Ma la burocrazia è solo uno dei problemi. Un altro, gravissimo, è dovuto alla mancanza di un piano di caratterizzazione. Sul punto, è intervenuto con chiarezza Francesco Azzato, dirigente dell’Ufficio tecnico del municipio: «Noi abbiamo finanziato una borsa di studio dell’Unical per ottenere una nuova perizia», il cui scopo non è «la caccia al colpevole ma dare indicazioni efficaci per una bonifica». Il risultato è lo studio del professor Salvatore Straface, che riprende il leitmotiv della vecchia ricerca dell’Arpacal: i laghi non sarebbero inquinati in maniera pericolosa. Punto e a capo?

Ancora lutti a Rende

Se ci si attiene invece ai risultati della perizia di Crisci, bonificare costerebbe circa dieci milioni di euro. Una somma di cui non dispone il Comune e che è difficile da captare da altri fondi, regionali e nazionali.
E, come già anticipato, i lutti continuano: dal 2016 a oggi se ne contano altri dodici, con la stessa tipologia dei precedenti nove. Quasi tutte le persone sono morte di tumori alle parti molli, tutti i decessi si sono verificati a via Settimo e dintorni, quindi a distanza significativamente breve dall’ex Legnochimica di Rende, tutti sono avvenuti in un lasso breve, poco più di tre anni.

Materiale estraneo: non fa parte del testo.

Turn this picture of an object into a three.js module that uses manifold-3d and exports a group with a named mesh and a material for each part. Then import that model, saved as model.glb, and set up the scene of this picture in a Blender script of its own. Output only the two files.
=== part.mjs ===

Ciò che pesa di più su questa vicenda è il nuovo silenzio surreale. I suoi spazi mediatici sono ridottissimi e le poche voci del territorio quasi spente. La XAssociazione Crocevia, per anni in prima fila nella battaglia sull’ex stabilimento, ha perso la propria sede e ha ridotto le proprie attività. Gli altri comitati si limitano a comunicati stampa duri ma poco ascoltati.
A Rende, come a Taranto, per decenni si è barattato l’ambiente (e quindi la salute) col lavoro. Ma al posto delle ciminiere è rimasto un fantasma. Inquietante, pericoloso e forse letale, come in un romanzo horror che difficilmente potrà avere un lieto fine.